Examples of the Aviator stunts Coast on Fumes and Deadstick (all Aviator stunts from The Trophy Case vol. 1 nos. 6-7).



Goat joke #16!

(Scans courtesy of Comic Book Plus)


















Sunday, December 27, 2015

Jumbo Comics #1 - part 2

I still haven't seen any spies in action, but there's some interesting aviator action here. Why does one plane simply go down and the other burst into flames? Recently, I suggested assigning hit points to cars for car chases and the same can apply to planes. But what happens when a car or plane reaches zero hit points? Is it enough to say the vehicle is wrecked? Is everything else flavor text?

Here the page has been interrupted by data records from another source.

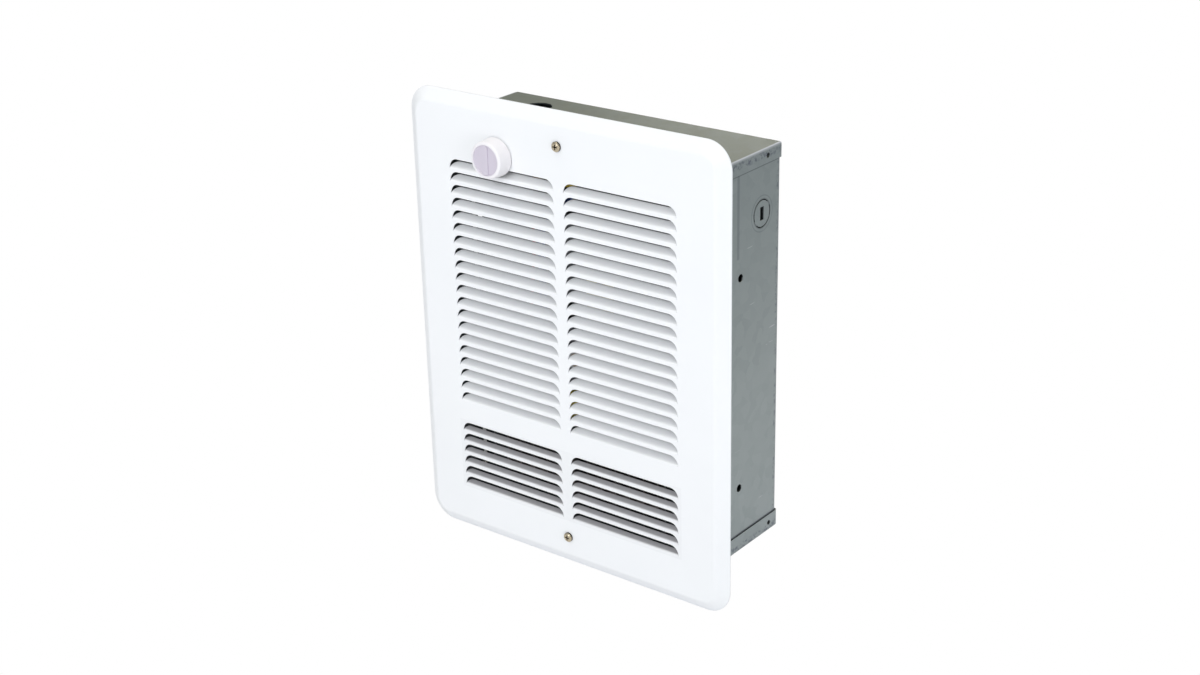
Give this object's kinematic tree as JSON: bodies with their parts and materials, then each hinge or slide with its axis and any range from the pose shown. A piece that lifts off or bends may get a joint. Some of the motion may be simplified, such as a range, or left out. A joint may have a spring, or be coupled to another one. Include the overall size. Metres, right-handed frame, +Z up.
{
  "type": "recessed wall heater",
  "caption": "Recessed electric wall heater: louvred white steel grille over a galvanised wall can that holds a blower, finned element and thermostat with a turning knob.",
  "frame": {"origin": "middle of the grille on the finished face of the wall", "axes": "+X to the right as seen from the room, +Y into the wall, +Z up"},
  "size_m": [0.3048, 0.1225, 0.381],
  "materials": {
    "white_enamel": "satin powder coat",
    "plated_screws": "nickel plated",
    "galvanised_sheet": "galvanised",
    "galvanised_inner": "galvanised",
    "white_plastic": "moulded",
    "plated_steel": "zinc plated",
    "black_phenolic": "moulded",
    "brass": "turned",
    "bimetal": "rolled",
    "tinned_brass": "tinned",
    "wheel_aluminium": "mill",
    "hub_aluminium": "die cast",
    "blackened_steel": "black oxide",
    "ground_steel": "ground",
    "rotor_steel": "turned",
    "lamination_steel": "varnished laminations",
    "coil_tape": "wrapped tape",
    "frame_zinc": "die cast",
    "bearing_bronze": "sintered",
    "yellow_zinc": "yellow zinc plated",
    "green_screw": "green plated",
    "sheath_steel": "heat tinted",
    "fin_steel": "heat tinted",
    "ceramic": "ceramic",
    "limit_phenolic": "moulded",
    "black_wire": "insulated wire",
    "red_wire": "insulated wire",
    "white_wire": "insulated wire",
    "blue_wire": "insulated wire",
    "yellow_nylon": "moulded"
  },
  "bodies": {
    "heater": {"grille": "white_enamel", "grille_screws": "plated_screws", "can_wrap": "galvanised_sheet", "can_top": "galvanised_sheet", "can_bottom": "galvanised_sheet", "thermostat_body": "black_phenolic", "thermostat_nut": "brass", "bimetal_strip": "bimetal", "thermostat_terminals": "tinned_brass", "thermostat_bracket": "galvanised_inner", "fan_deck": "galvanised_inner", "scroll_back": "galvanised_inner", "scroll_wrap": "galvanised_inner", "motor_stator": "lamination_steel", "motor_coil": "coil_tape", "motor_front_frame": "frame_zinc", "motor_rear_frame": "frame_zinc", "motor_bearings": "bearing_bronze", "motor_strap": "yellow_zinc", "motor_screws": "plated_steel", "motor_nuts": "plated_steel", "deck_screws": "plated_steel", "chassis_screws": "plated_steel", "ground_screw": "green_screw", "outlet_duct": "galvanised_inner", "element_sheath": "sheath_steel", "element_fins": "fin_steel", "element_brackets": "galvanised_inner", "element_insulators": "ceramic", "element_terminals": "tinned_brass", "limit_switch": "limit_phenolic", "limit_terminals": "tinned_brass", "limit_screws": "plated_steel", "line_lead": "black_wire", "load_lead": "red_wire", "limit_lead": "red_wire", "neutral_lead": "white_wire", "motor_leads": "blue_wire", "wire_connectors": "yellow_nylon"},
    "thermostat_dial": {"thermostat_knob": "white_plastic", "thermostat_stem": "plated_steel"},
    "blower": {"blower_wheel": "wheel_aluminium", "wheel_hub": "hub_aluminium", "hub_set_screw": "blackened_steel", "motor_shaft": "ground_steel", "motor_rotor": "rotor_steel"}
  },
  "joints": [
    {"name": "thermostat_knob_turn", "type": "hinge", "parent": "heater", "child": "thermostat_dial", "pos_m": [-0.06, 0, 0.1466], "axis": [0, 1, 0], "range_deg": [0, 290]},
    {"name": "blower_spin", "type": "hinge", "parent": "heater", "child": "blower", "pos_m": [0, 0.048, -0.015], "axis": [0, 1, 0], "continuous": true}
  ]
}
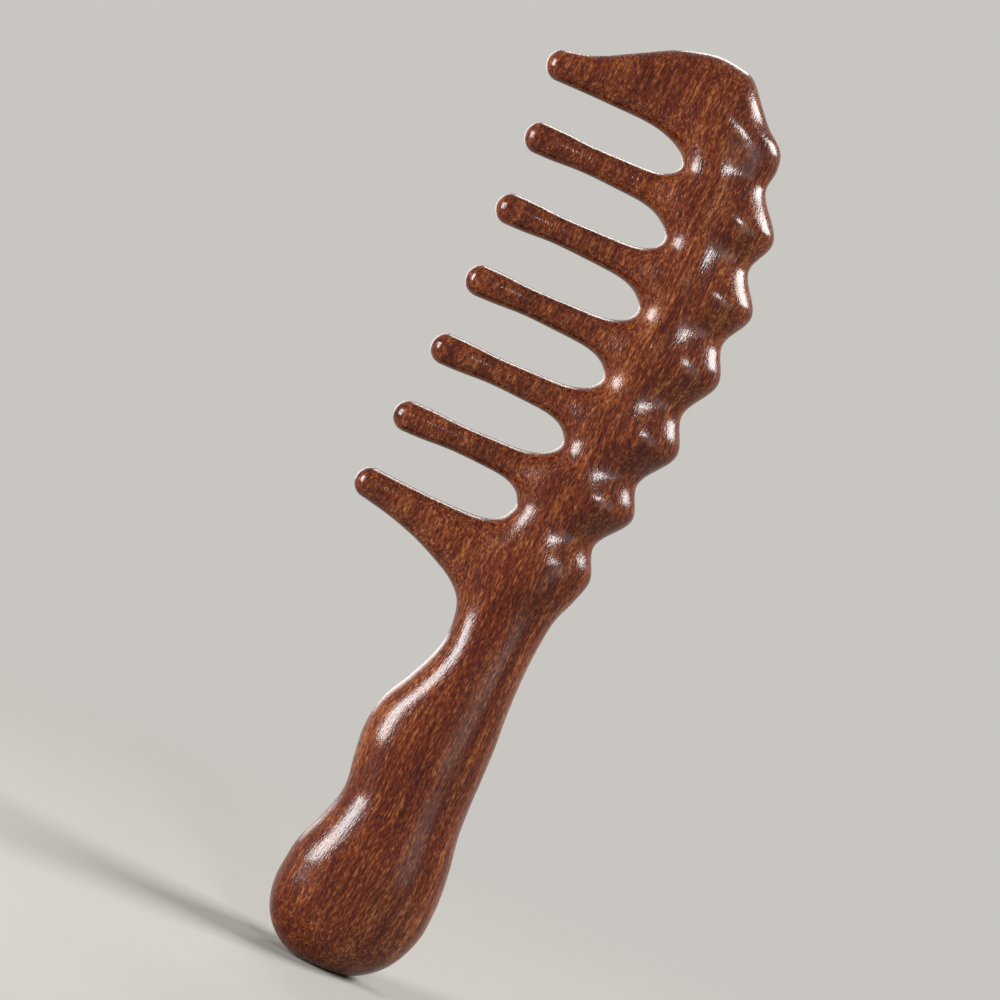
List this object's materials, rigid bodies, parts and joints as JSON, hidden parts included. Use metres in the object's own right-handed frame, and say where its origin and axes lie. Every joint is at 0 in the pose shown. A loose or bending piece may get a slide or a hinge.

I found on a fishing guide website that a 9' gar weighs about 360 lbs. -- or would be 2 HD. I would consider this a large gar, with huge gar being 4 HD, and giant gar being 8 HD!



This is Inspector Dayton in the lower right hand corner. His Editor handed him a really easy clue to follow the bad guys. But I shared this for the really good advice for novice players in the two panels preceding that one -- always cover the back exits, and always go in with flashlights.

This is Wilton of the West. I've talked plenty about disarming shots, with missile weapons, and disarming with a "called shot" type attack, but here Wilton's opponent just seems to be accidentally disarmed while they grapple. Maybe I've been going about this all wrong. Maybe all hits in combat should have the same random chance of disarming the opponent? It might help make unarmed combat more appealing...



I wonder if there should be some sort of game mechanic for drawing fire. I've already toyed with how to shield an opponent when you want to take a hit for someone else, but drawing fire is slightly different. It seems a requirement is to be behind cover, and try to trick your opponent into shooting at your cover instead of a better target. Maybe, if you spend your whole turn drawing fire, one opponent will have to save vs. plot or shoot at you, with a slight bonus to your cover adjustment (like -3 to be hit behind hard cover)?


And, lastly, I really like this pun. Bob Kane had a knack for humor strips.